### The task
Restrict the output to the lines below starting at the one that contains "The Blender code for this object" and ending at the one that contains "ahead, _, above = head_axes()", and restate them word for word, both ends included.

### Object modeling scripts
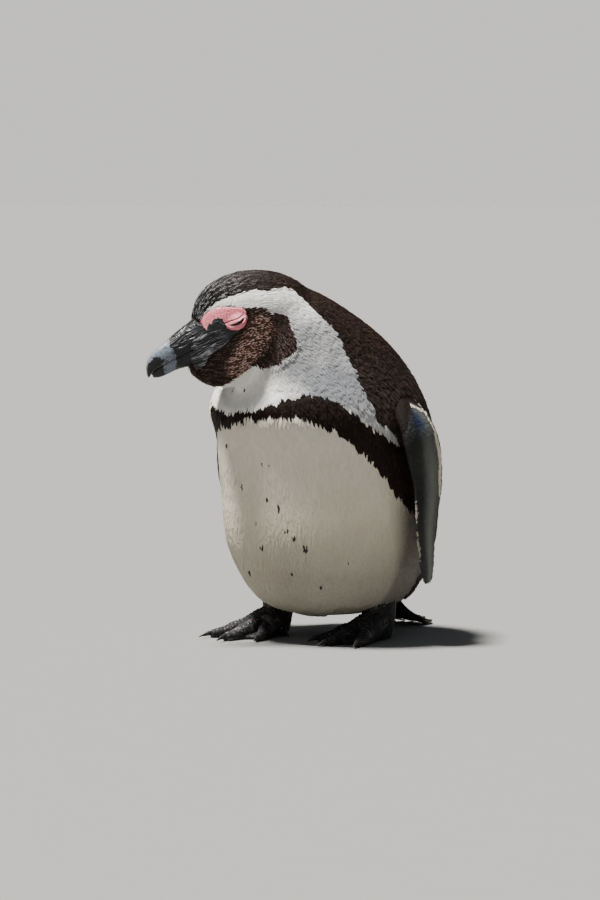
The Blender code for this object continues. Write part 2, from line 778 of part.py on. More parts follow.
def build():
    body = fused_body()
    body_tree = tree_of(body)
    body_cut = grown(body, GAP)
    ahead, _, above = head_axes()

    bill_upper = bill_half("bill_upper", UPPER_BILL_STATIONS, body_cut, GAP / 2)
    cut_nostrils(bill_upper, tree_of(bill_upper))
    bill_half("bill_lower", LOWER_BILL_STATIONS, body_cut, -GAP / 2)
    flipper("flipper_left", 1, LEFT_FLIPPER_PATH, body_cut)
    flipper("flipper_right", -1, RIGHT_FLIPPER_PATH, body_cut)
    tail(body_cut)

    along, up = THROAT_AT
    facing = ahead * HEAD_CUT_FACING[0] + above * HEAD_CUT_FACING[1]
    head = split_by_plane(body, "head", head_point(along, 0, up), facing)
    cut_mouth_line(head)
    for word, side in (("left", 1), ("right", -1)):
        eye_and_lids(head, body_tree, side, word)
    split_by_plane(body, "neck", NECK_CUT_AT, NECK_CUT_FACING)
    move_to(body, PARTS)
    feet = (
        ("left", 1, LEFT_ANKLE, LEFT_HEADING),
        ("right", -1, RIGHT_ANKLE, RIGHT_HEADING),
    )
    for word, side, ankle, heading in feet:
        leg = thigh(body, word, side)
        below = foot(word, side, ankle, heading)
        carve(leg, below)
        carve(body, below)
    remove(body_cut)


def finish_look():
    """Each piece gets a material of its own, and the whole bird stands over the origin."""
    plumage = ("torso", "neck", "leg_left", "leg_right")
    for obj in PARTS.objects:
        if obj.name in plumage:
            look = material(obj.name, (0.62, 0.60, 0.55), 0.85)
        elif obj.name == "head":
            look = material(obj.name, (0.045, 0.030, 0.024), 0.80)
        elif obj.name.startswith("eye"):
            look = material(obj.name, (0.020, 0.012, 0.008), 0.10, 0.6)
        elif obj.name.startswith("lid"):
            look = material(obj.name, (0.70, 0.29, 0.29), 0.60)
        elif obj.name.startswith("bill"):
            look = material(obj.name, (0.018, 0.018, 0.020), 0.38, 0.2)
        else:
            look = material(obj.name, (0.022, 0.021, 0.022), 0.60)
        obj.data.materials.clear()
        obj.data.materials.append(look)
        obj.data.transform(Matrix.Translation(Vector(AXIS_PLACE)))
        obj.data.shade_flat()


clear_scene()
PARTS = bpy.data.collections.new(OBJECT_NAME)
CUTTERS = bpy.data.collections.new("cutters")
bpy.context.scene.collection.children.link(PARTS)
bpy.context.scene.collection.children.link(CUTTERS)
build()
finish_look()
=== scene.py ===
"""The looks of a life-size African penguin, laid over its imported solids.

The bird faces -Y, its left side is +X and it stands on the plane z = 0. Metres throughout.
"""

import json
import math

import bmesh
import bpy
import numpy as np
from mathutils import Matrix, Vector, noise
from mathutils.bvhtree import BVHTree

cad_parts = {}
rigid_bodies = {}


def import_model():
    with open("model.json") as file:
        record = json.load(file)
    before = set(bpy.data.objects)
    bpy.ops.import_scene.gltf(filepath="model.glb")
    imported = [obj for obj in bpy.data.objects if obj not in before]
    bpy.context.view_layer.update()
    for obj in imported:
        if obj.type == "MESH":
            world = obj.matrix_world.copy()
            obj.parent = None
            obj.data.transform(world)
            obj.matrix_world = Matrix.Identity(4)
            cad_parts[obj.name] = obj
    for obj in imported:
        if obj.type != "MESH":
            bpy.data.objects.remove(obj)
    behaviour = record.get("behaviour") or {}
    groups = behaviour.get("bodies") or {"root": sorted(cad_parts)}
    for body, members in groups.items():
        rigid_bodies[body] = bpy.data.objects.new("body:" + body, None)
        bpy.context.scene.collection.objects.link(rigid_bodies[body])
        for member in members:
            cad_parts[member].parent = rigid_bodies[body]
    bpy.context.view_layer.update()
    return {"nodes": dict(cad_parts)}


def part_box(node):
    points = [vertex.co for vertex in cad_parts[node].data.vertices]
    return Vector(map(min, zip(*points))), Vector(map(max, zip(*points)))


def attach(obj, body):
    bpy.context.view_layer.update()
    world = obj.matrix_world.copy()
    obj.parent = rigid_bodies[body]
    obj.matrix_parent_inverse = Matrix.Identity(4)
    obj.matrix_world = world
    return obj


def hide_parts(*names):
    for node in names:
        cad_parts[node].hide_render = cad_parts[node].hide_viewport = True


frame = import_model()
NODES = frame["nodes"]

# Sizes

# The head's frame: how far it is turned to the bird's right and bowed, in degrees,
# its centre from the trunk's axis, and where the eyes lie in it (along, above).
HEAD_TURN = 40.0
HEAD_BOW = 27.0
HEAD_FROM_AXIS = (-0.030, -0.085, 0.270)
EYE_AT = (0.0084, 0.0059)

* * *

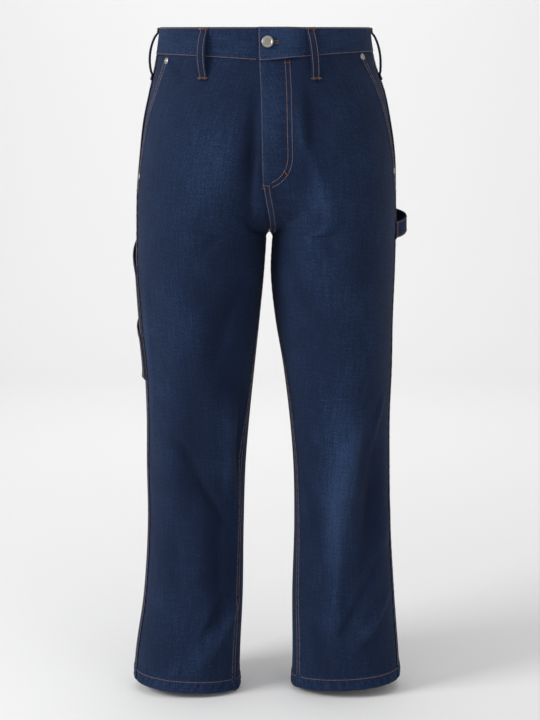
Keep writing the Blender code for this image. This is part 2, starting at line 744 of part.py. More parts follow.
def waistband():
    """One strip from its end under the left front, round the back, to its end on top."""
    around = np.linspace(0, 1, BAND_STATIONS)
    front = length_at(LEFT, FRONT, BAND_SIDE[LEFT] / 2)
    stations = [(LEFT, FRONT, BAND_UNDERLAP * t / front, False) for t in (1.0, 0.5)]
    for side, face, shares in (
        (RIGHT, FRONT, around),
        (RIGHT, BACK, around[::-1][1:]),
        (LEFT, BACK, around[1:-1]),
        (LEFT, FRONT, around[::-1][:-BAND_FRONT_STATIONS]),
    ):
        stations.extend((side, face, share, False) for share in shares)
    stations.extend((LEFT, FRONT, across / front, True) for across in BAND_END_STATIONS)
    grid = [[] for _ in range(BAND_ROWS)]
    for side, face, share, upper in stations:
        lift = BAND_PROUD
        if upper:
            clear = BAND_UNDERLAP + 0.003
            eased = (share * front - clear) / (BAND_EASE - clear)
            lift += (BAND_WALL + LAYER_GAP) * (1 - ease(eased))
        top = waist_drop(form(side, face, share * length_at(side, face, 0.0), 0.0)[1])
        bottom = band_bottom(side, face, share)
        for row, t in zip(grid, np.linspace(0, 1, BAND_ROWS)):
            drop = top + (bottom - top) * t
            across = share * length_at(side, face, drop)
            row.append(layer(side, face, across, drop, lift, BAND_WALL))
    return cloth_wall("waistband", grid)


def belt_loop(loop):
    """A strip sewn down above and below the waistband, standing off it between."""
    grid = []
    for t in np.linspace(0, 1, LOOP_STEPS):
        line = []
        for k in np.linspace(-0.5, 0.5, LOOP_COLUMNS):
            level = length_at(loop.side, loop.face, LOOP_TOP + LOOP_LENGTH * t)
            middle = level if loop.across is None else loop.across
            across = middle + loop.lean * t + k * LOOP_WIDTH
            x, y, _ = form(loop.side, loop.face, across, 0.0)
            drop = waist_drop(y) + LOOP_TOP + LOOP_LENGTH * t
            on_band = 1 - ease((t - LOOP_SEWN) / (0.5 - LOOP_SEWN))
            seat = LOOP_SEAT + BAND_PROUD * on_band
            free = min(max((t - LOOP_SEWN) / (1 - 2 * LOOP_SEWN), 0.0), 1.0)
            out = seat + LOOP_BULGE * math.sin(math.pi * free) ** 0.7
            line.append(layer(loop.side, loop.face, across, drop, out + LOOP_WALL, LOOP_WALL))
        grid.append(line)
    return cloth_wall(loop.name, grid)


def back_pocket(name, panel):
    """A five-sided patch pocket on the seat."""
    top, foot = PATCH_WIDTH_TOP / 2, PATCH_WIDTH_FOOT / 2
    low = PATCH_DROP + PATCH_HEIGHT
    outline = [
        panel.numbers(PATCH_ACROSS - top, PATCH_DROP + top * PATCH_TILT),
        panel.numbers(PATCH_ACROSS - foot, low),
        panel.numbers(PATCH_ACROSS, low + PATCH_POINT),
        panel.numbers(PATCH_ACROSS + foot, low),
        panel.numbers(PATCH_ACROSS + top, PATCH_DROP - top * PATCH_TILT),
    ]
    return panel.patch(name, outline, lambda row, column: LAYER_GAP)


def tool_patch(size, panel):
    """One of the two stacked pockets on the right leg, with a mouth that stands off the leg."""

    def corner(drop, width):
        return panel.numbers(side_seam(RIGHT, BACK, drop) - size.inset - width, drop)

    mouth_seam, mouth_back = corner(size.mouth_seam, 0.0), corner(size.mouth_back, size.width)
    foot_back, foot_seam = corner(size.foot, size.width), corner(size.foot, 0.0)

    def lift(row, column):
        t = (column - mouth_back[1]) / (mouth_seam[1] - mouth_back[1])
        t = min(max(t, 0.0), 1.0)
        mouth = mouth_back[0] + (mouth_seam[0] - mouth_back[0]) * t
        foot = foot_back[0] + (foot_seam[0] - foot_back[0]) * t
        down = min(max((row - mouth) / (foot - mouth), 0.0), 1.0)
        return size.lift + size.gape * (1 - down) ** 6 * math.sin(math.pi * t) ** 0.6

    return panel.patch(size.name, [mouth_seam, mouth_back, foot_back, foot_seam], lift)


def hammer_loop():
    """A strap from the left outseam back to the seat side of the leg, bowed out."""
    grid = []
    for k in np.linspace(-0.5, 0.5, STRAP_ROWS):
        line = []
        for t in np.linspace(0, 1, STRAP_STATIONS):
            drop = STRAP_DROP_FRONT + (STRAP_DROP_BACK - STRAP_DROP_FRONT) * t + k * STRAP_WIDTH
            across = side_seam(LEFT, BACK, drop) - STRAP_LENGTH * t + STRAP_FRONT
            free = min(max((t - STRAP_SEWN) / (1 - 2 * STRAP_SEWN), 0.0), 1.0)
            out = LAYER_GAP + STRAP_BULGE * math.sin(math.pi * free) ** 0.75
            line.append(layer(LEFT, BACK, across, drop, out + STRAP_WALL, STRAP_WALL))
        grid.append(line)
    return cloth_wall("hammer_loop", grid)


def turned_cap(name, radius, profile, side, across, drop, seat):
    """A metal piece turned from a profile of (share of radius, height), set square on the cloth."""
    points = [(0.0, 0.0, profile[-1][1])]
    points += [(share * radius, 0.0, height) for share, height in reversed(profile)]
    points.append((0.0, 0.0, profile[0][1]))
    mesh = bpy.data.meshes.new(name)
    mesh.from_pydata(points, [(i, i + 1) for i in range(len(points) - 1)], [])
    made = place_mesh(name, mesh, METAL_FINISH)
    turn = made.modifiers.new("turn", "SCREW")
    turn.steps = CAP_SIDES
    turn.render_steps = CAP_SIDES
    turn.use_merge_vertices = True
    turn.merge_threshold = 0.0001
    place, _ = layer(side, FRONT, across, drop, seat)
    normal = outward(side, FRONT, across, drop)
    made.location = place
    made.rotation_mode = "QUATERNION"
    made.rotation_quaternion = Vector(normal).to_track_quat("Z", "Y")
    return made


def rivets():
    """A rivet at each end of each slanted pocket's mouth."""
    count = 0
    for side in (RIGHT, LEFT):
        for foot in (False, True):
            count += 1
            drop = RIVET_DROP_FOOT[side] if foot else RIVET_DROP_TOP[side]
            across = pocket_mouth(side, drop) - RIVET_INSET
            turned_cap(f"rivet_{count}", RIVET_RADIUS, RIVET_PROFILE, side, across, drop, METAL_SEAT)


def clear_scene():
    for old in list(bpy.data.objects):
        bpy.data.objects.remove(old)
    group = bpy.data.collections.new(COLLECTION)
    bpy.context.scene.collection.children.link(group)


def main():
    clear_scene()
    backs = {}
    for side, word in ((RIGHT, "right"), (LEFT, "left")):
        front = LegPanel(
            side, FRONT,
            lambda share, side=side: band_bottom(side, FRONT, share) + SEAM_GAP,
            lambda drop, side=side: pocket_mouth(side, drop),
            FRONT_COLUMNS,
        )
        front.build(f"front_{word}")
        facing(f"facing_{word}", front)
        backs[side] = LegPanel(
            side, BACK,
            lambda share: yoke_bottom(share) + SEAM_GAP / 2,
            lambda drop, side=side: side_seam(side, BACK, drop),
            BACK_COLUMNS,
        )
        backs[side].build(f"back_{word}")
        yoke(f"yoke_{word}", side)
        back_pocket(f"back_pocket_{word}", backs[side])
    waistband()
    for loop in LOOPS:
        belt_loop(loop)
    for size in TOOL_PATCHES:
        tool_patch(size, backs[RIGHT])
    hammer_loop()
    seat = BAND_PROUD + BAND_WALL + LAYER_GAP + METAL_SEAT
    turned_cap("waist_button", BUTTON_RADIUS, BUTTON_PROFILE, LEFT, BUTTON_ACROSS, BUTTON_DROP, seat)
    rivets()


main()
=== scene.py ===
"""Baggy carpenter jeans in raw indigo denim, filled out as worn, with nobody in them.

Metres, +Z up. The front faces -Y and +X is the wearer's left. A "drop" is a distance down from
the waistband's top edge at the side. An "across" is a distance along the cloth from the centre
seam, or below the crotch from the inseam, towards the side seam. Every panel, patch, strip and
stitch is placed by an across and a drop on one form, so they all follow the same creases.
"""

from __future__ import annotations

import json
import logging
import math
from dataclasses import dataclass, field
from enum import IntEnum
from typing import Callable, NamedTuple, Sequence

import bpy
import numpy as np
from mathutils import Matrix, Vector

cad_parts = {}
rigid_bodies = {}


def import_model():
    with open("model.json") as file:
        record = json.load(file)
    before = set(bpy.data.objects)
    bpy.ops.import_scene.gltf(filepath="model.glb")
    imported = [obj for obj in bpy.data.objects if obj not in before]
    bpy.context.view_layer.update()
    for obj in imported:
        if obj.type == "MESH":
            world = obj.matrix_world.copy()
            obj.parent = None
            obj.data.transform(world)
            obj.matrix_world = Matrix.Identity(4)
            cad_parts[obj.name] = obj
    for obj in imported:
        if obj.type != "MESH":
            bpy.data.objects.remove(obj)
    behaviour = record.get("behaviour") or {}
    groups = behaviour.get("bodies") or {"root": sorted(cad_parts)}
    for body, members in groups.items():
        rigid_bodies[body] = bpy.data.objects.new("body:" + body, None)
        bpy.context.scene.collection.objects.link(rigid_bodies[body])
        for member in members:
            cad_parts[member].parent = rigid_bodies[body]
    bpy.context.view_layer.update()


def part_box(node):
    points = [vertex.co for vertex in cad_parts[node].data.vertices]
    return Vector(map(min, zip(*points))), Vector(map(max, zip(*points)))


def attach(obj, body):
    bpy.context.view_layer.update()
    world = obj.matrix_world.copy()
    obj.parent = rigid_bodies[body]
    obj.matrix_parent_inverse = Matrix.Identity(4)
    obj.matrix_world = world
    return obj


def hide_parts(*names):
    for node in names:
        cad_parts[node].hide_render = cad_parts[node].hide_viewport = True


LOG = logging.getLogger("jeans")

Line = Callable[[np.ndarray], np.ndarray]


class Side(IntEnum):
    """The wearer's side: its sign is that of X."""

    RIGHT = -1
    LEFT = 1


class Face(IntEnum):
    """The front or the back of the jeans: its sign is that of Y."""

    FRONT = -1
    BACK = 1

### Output
The Blender code for this object continues. Write part 2, from line 778 of part.py on. More parts follow.
def build():
    body = fused_body()
    body_tree = tree_of(body)
    body_cut = grown(body, GAP)
    ahead, _, above = head_axes()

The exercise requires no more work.